The oil and gas sector is looking up in south Louisiana, at least as far as one indicator: energy prices. Wednesday was a good day, as the price of both natural gas and oil rose sharply amid indications demand may be on the rise due to increases in factory output and a surge in auto production. Natural gas jumped to $3.76 per million BTU, a 44 cent increase, and benchmark crude for October delivery was up $1.58 to $72.51 per barrel on the New York Mercantile Exchange.
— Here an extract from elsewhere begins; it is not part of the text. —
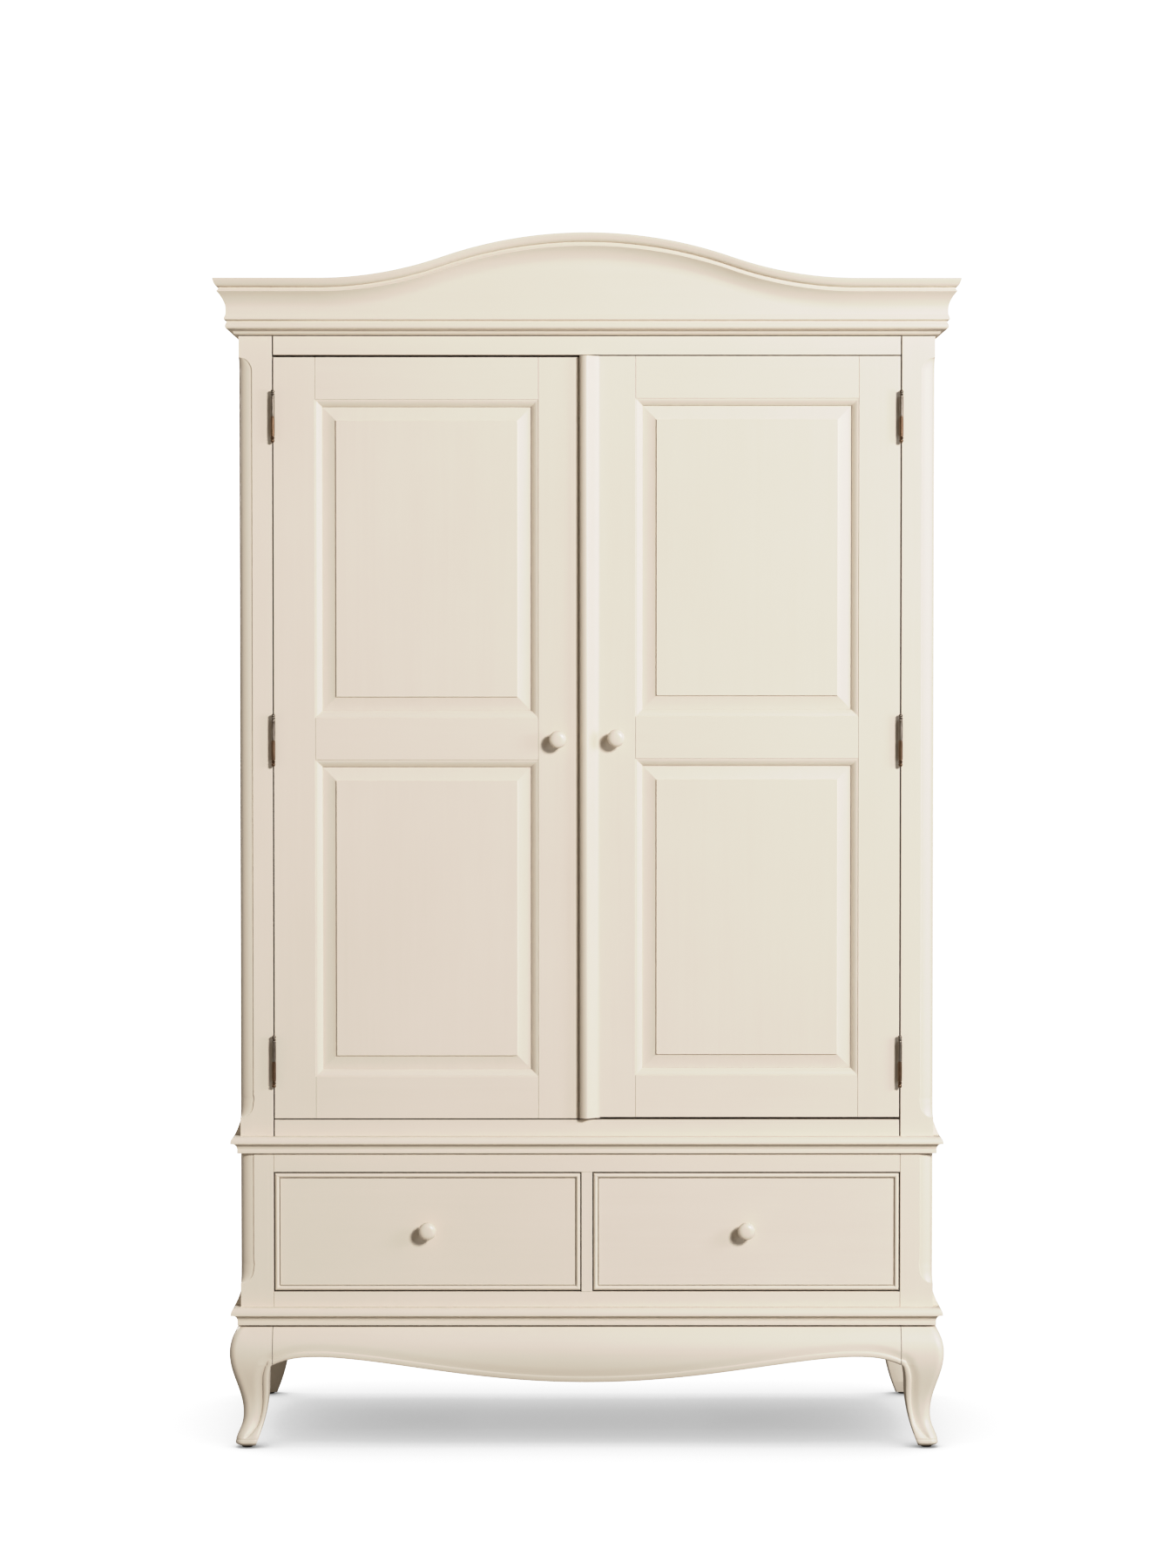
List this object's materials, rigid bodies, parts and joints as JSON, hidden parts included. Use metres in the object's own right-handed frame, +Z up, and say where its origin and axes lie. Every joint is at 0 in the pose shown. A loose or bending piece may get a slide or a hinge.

Unfortunately, the uptick is not sufficient to ward off impending fourth-quarter layoffs in the oil and gas service sector, maintains Don Briggs of the Louisiana Oil and Gas Association. "[The price increase] doesn't change that. I think, unfortunately, some companies will be laying people off. Everyone is trying to hang on to everyone they can. They don't want to lose those key people." The record low rig counts -- about 25 rigs are running in the Gulf of Mexico and 18 on south Louisiana land -- are ther real sore spot, Briggs says. "It's never been that bad." In 1999, which was Louisiana’s lowest average annual rig count of 141 rigs, SLA Land rigs averaged 21 for the year. Read Briggs' analysis of historical rig counts in the August issue of Acadiana Business.

"People have different opinions about why the prices are going up," says Briggs, noting the normal increases at this time due to anticipated demand during the winter months. "One thing is for sure: They were undervalued. Natural gas went too low, from $13 in July last year to $2.41 last week. Oil went from $147 [per barrel] to $35," he continues. "It's correcting."